Since the fall of 2010, Culturehall has published seasonal Feature Issues highlighting artists from around the world. Our most recent open call for applications brought submissions from artists working in various media and disciplines. Juried by the two of us, David Andrew Frey and Tema Stauffer, we continue to be impressed and excited by the remarkable talent and range of our applicants.
We congratulate our new members: Bang Geul Han, Ross Sawyers, Garrick Imatani, and Zachary Dean Norman.
From a background in painting and performance, Bang Geul Han became intrigued by the nascent elements of communication provided by digital technologies. Han's interest lay not just at the developmental awkwardness of these environments, but with their innate malleability towards unintended ends. Her recent work Conversation appears initially as a video portraying a series of thoughts shared between a man and a woman. Their fractured but rhythmic dialogue presents a seemingly endless collage. Unknown to the audience, each interaction is being created just moments before its display. Using custom software developed by Han, a computer in the gallery selectively gathers real-time postings from Twitter. Her software then assembles the tweet as a spoken sentence by gathering a video clip of each word being recited from a stored video library. Often absurd, each of these communications becomes the machine's best attempt to re-humanize a disembodied thought.
The interior spaces captured by Ross Sawyers present us with truths that ultimately require questioning of their authenticity. Each of these images, which originally appeared as documentation of unusual domestic environments, reveal themselves on closer inspection to be constructions, which were made for the camera. Roughly tracing the arc of the U.S. housing market since the late-2000s crash, the series begins with depictions of vacant new, generically desirable, but ultimately odd spaces that are either skewed through poor design or proximity to neighboring dwellings. As the series progresses, circumstances deteriorate — with each for a time depicting an incomplete, possibly vandalized, and most likely abandoned space. Haunting and quiet, these images offer a voyeuristic domain to contemplate emptiness, honesty, and failure.
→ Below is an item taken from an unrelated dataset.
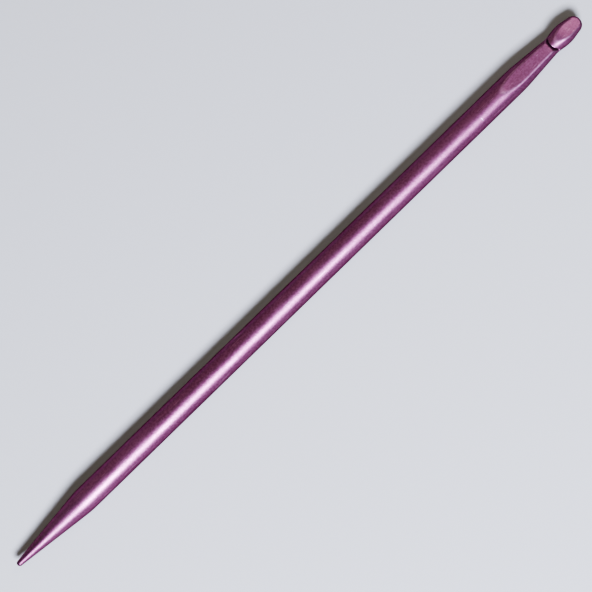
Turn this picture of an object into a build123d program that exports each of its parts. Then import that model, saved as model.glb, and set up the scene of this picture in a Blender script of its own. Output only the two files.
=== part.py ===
from build123d import *
from math import asin, atan2, cos, degrees, hypot, radians, sin, tan
import os

# A crochet hook made from one solid aluminium rod: a needle point at one end,
# and at the other a tapered neck with a milled throat and a rounded head.
#
# Frame: the rod lies along X with its head towards +X and its throat facing +Z,
# and it rests on Z = 0. The origin is under the middle of its length.
# Millimetres throughout. Heights are given over the rod's axis, and places on
# the neck and head are distances back from the end of the nose.

# Whole hook
hook_length = 150.0
shaft_diameter = 5.0  # the size that the hook is sold by

# Needle point
point_length = 17.5  # from the tip to the full shaft
point_tip_radius = 0.6
point_blend_radius = 25.0  # eases the cone into the shaft

# Neck
neck_start = 16.45  # where the shaft begins to taper
neck_diameter = 3.56  # at its thinnest, in front of the lip
neck_blend_radius = 30.0  # eases the shaft into the taper

# Head
lip_place = 7.87  # front edge of the lip
crest_place = 4.7  # where the head reaches its full diameter
head_diameter = 4.16
nose_radius = 1.7
nose_slope = 10.0  # degrees, between the crest and the round nose
nose_blend_radius = 4.0

# Flat on top of the head: a crown behind the lip, and a facet down to the nose
crown_slope = 3.5  # degrees
facet_slope = 10.5  # degrees
facet_place = 4.6  # where the crown meets the facet
facet_drop = 0.04  # of that place, under the top of the neck
facet_blend_radius = 12.0  # between the crown and the facet
facet_edge_radius = 0.15

# Ramp that leads the yarn down into the throat
ramp_place = 20.9  # where it leaves the top of the shaft
ramp_entry_slope = 9.0  # degrees
ramp_floor_slope = 4.3  # degrees
ramp_floor_height = 1.4  # under the lip's front edge
ramp_blend_radius = 30.0  # between the entry and the floor

# Slot that undercuts the lip
slot_lean = 45.0  # degrees from upright, towards the nose
slot_width = 0.42
slot_floor_height = 0.5  # lowest point of its round bottom
slot_mouth_radius = 0.3  # eases the ramp into the slot
throat_edge_radius = 0.15  # along both sides of the ramp and slot, and round the lip

# Construction
cut_overrun = 2.0  # how far each cut runs past the rod

shaft_radius = shaft_diameter / 2
neck_radius = neck_diameter / 2
head_radius = head_diameter / 2
facet_height = neck_radius - facet_drop
axis_height = max(shaft_radius, head_radius)
cut_top = axis_height + cut_overrun

tip_x = -hook_length / 2
nose_x = hook_length / 2
lip_x = nose_x - lip_place
slot_angle = radians(slot_lean)
nose_angle = radians(nose_slope)

point_run = point_length - point_tip_radius
tip_angle = asin(point_tip_radius / hypot(point_run, shaft_radius))
point_angle = atan2(shaft_radius, point_run) - tip_angle  # tangent to the round tip
neck_angle = atan2(shaft_radius - neck_radius, neck_start - lip_place)
shaft_from = tip_x + point_length
shaft_to = nose_x - neck_start

rod_axis = Axis((0, 0, axis_height), (1, 0, 0))
side_view = Plane(origin=(0, 0, axis_height), x_dir=(1, 0, 0), z_dir=(0, -1, 0))
turning_view = Plane(origin=(0, 0, axis_height), x_dir=(1, 0, 0), z_dir=(0, 1, 0))


def turn_rod():
    """The rod as it leaves the lathe: point, shaft, neck and head, all round.

    It is drawn below its axis, which keeps the seam of the turned surfaces away
    from the throat.
    """
    tip_centre = tip_x + point_tip_radius
    point_foot = (
        tip_centre - point_tip_radius * sin(point_angle),
        point_tip_radius * cos(point_angle),
    )
    neck_end = (lip_x, neck_radius)
    neck_run = (cos(neck_angle), -sin(neck_angle))
    crest = (nose_x - crest_place, head_radius)
    nose_centre = nose_x - nose_radius
    nose_foot = (
        nose_centre + nose_radius * sin(nose_angle),
        nose_radius * cos(nose_angle),
    )
    crest_end = (nose_foot[0] - (head_radius - nose_foot[1]) / tan(nose_angle), head_radius)
    tip_sweep = 90 - degrees(point_angle)
    nose_sweep = 90 - nose_slope
    with BuildPart() as rod:
        with BuildSketch(turning_view):
            with BuildLine():
                CenterArc((tip_centre, 0), point_tip_radius, 180, -tip_sweep)
                FilletPolyline(
                    point_foot,
                    (shaft_from, shaft_radius),
                    (shaft_to, shaft_radius),
                    neck_end,
                    radius=[point_blend_radius, neck_blend_radius],
                )
                Spline(neck_end, crest, tangents=[neck_run, (1, 0)])
                FilletPolyline(crest, crest_end, nose_foot, radius=nose_blend_radius)
                CenterArc((nose_centre, 0), nose_radius, nose_sweep, -nose_sweep)
                Line((nose_x, 0), (tip_x, 0))
            make_face()
        revolve(axis=rod_axis)
    return rod


def slot_centre():
    """Middle of the slot's round bottom."""
    height = slot_floor_height + slot_width / 2
    shift = (neck_radius - height) * tan(slot_angle) - slot_width / 2 / cos(slot_angle)
    return lip_x + shift, height


def throat_outline():
    """Side view of what is milled away: the ramp, and the slot under the lip."""
    entry = tan(radians(ramp_entry_slope))
    floor = tan(radians(ramp_floor_slope))
    lean = tan(slot_angle)
    ramp_x = nose_x - ramp_place
    ramp_back = (ramp_x - (cut_top - shaft_radius) / entry, cut_top)
    entry_drop = shaft_radius - ramp_floor_height - (lip_x - ramp_x) * floor
    corner_x = ramp_x + entry_drop / (entry - floor)
    corner = (corner_x, ramp_floor_height + (lip_x - corner_x) * floor)
    mouth_gap = slot_width / cos(slot_angle) - (neck_radius - ramp_floor_height) * lean
    mouth_run = mouth_gap / (1 - floor * lean)
    mouth = (lip_x - mouth_run, ramp_floor_height + mouth_run * floor)
    round_x, round_height = slot_centre()
    across_x = slot_width / 2 * cos(slot_angle)
    across_height = slot_width / 2 * sin(slot_angle)
    near_wall = (round_x - across_x, round_height - across_height)
    far_wall = (round_x + across_x, round_height + across_height)
    slot_bottom = (round_x + across_height, round_height - across_x)
    over_lip = (lip_x - (cut_top - neck_radius) * lean, cut_top)
    with BuildLine() as outline:
        FilletPolyline(
            ramp_back,
            corner,
            mouth,
            near_wall,
            radius=[ramp_blend_radius, slot_mouth_radius],
        )
        ThreePointArc(near_wall, slot_bottom, far_wall)
        Polyline(far_wall, over_lip, ramp_back)
    return outline


def facet_outline():
    """Side view of what is cut from the top of the head: over the crown and the facet."""
    facet_x = nose_x - facet_place
    end_x = nose_x + cut_overrun
    crown_start = (lip_x, facet_height + (facet_x - lip_x) * tan(radians(crown_slope)))
    facet_end = (end_x, facet_height - (end_x - facet_x) * tan(radians(facet_slope)))
    with BuildLine() as outline:
        FilletPolyline(
            crown_start,
            (facet_x, facet_height),
            facet_end,
            radius=facet_blend_radius,
        )
        Polyline(facet_end, (end_x, cut_top), (lip_x, cut_top), crown_start)
    return outline


rod = turn_rod()
throat_cut = throat_outline()
facet_cut = facet_outline()

with BuildPart() as hook:
    add(rod.part)
    for outline, edge_radius in ((throat_cut, throat_edge_radius), (facet_cut, facet_edge_radius)):
        with BuildSketch(side_view):
            add(outline.line)
            make_face()
        extrude(amount=cut_top, both=True, mode=Mode.SUBTRACT)
        fillet(edges(Select.NEW).filter_by(Axis.Y, reverse=True), edge_radius)

# The hook is one piece of metal. It is written in four lengths that meet face to
# face, so that none of them bends round the throat: two cuts are at the ends of
# the full shaft, and the third runs down the middle of the slot.
slot_x, slot_height = slot_centre()
point_end = Plane(origin=(shaft_from, 0, axis_height), z_dir=(1, 0, 0))
shaft_end = Plane(origin=(shaft_to, 0, axis_height), z_dir=(1, 0, 0))
slot_middle = Plane(
    origin=(slot_x, 0, axis_height + slot_height),
    z_dir=(cos(slot_angle), 0, sin(slot_angle)),
)

with BuildPart() as needle_point:
    add(hook.part)
    split(bisect_by=point_end, keep=Keep.BOTTOM)

with BuildPart() as shaft:
    add(hook.part)
    split(bisect_by=point_end, keep=Keep.TOP)
    split(bisect_by=shaft_end, keep=Keep.BOTTOM)

with BuildPart() as throat:
    add(hook.part)
    split(bisect_by=shaft_end, keep=Keep.TOP)
    split(bisect_by=slot_middle, keep=Keep.BOTTOM)

with BuildPart() as head:
    add(hook.part)
    split(bisect_by=slot_middle, keep=Keep.TOP)

needle_point.part.label = "needle_point"
shaft.part.label = "shaft"
throat.part.label = "throat"
head.part.label = "head"

os.makedirs("parts", exist_ok=True)
for length in (needle_point, shaft, throat, head):
    export_step(length.part, f"parts/{length.part.label}.step")
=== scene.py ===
import math

import bpy
import numpy as np
from mathutils import Matrix, Vector


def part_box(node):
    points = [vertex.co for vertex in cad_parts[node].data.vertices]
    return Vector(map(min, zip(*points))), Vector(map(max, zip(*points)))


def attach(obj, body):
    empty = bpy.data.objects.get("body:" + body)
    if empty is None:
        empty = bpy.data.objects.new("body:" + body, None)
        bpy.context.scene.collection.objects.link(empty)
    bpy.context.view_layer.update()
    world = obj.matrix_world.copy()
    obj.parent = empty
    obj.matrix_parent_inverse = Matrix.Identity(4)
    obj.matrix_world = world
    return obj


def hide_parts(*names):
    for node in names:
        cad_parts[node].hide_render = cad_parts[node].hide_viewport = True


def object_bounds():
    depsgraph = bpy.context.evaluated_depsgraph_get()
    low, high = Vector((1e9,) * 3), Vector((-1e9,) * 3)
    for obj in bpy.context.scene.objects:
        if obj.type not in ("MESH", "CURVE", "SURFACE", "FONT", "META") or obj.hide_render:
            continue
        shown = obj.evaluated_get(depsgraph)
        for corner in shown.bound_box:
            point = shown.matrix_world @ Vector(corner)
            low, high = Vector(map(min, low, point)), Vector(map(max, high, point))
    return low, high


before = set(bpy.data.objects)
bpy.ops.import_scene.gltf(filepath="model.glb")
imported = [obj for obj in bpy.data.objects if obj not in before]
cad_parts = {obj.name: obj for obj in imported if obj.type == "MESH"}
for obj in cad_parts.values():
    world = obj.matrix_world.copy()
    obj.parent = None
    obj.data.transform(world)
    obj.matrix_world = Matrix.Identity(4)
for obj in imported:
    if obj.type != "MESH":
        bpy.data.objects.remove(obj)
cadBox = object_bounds()
mm = 0.001

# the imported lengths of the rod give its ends, its thickness and the height of its axis, in millimetres
pointBox, shaftBox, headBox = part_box("needle_point"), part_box("shaft"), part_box("head")
tipX = pointBox[0].x / mm
noseX = headBox[1].x / mm
shaftRadius = (shaftBox[1].z - shaftBox[0].z) / 2 / mm
axisHeight = (shaftBox[1].z + shaftBox[0].z) / 2 / mm
print("hook runs from", round(tipX, 2), "to", round(noseX, 2), "mm, shaft radius", round(shaftRadius, 3))

# Millimetres and degrees. Places are measured back from the end of the nose, heights from the rod's axis.
hook = {
    "tipRadius": 0.6,
    "pointLength": 17.5,
    "pointBlend": 25.0,
    "neckPlace": 16.45,
    "neckRadius": 1.78,
    "neckBlend": 30.0,
    "lipPlace": 7.87,
    "crestPlace": 4.7,
    "headRadius": 2.08,
    "noseRadius": 1.7,
    "noseSlope": 10.0,
    "noseBlend": 4.0,
    "crownSlope": 3.5,
    "facetSlope": 10.5,
    "facetPlace": 4.6,  # where the crown meets the facet
    "facetDrop": 0.04,  # of that place, under the top of the neck
    "facetBlend": 12.0,
    "facetRim": 0.15,  # softness of the crown's and the facet's outline
    "rampPlace": 20.9,
    "entrySlope": 9.0,
    "floorSlope": 4.3,
    "floorHeight": 1.4,
    "rampBlend": 30.0,
    "slotLean": 45.0,
    "slotWidth": 0.42,
    "slotFloor": 0.5,
    "mouthRadius": 0.3,
    "throatRim": 0.15,  # softness of the ramp's and the lip's edges
}
lipX = noseX - hook["lipPlace"]
facetHeight = hook["neckRadius"] - hook["facetDrop"]
noseAngle = math.radians(hook["noseSlope"])
slotAngle = math.radians(hook["slotLean"])


def unit(v):
    return v / np.linalg.norm(v)


def slopeOf(degrees):
    return math.tan(math.radians(degrees))


def arcPoints(centre, radius, fromAngle, toAngle, steps):
    angles = np.linspace(fromAngle, toAngle, steps)
    return np.stack([centre[0] + radius * np.cos(angles), centre[1] + radius * np.sin(angles)], 1)


def roundedLine(corners, radii, steps=24):
    # straight runs joined by tangent arcs, one radius for each inner corner
    corners = [np.array(c, float) for c in corners]
    points = [corners[0]]
    for a, b, c, radius in zip(corners, corners[1:], corners[2:], radii):
        u, v = unit(a - b), unit(c - b)
        half = math.acos(np.clip(u @ v, -1, 1)) / 2
        centre = b + unit(u + v) * radius / math.sin(half)
        start, end = b + u * radius / math.tan(half), b + v * radius / math.tan(half)
        for share in np.linspace(0, 1, steps):
            points.append(centre + unit((start - centre) * (1 - share) + (end - centre) * share) * radius)
    points.append(corners[-1])
    return np.array(points)


def easedLine(start, startSlope, end, endSlope, steps=40):
    # a cubic from start to end with the given slopes
    run = end[0] - start[0]
    s = np.linspace(0, 1, steps)
    height = (
        (2 * s**3 - 3 * s**2 + 1) * start[1]
        + (s**3 - 2 * s**2 + s) * run * startSlope
        + (3 * s**2 - 2 * s**3) * end[1]
        + (s**3 - s**2) * run * endSlope
    )
    return np.stack([start[0] + s * run, height], 1)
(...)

Stemming from research on American history and rituals, the work of Portland, Oregon-based artist Garrick Imatani comprises mixed media documents, installations, and collaborative public events. His investigation into narratives about the completion of the transcontinental railroad in 1868 led to to collaborating with U.S. National Park Rangers and local volunteers at the Golden Spike National Monument in Promontory, Utah to reenact this event. Imatani performs an anonymous worker driving the last spike into the railroad, paying homage to Chinese laborers whose efforts in building the railroad are overlooked by historical accounts. The photographs of his performance are transformed through alternative image-transfer and printing-making techniques to produce graphite documents that resemble archival photographs of the era, pointing to the fact that these records were often similarly fabricated. Imatani's fascination lies in blurring distinctions between performance, nostalgic rituals, and historic event.
Chirality refers to the characteristic of a molecule that makes it impossible to superimpose it on its mirror image. The word "chiral" is derived from the Greek word for hand, as our hands are mirror images of one another that cannot be superimposed. Zachary Dean Norman references this concept in his Untitled (Study of Chirality), revisiting modernist strategies and experimenting with form, color, and simultaneous contrast in photographic space. Similar to Josef Alber's studies of color interaction, Norman's images explore our relative perception of color through the effects of inverting colors or shifting shapes in pairs of virtually identical images. What makes his constructions visually compelling is the refined delicacy of his use of colored paper and light. By positioning mirrors to reflect flat fields color, Norman creates enigmatic color spaces that appear three-dimensional and luminous.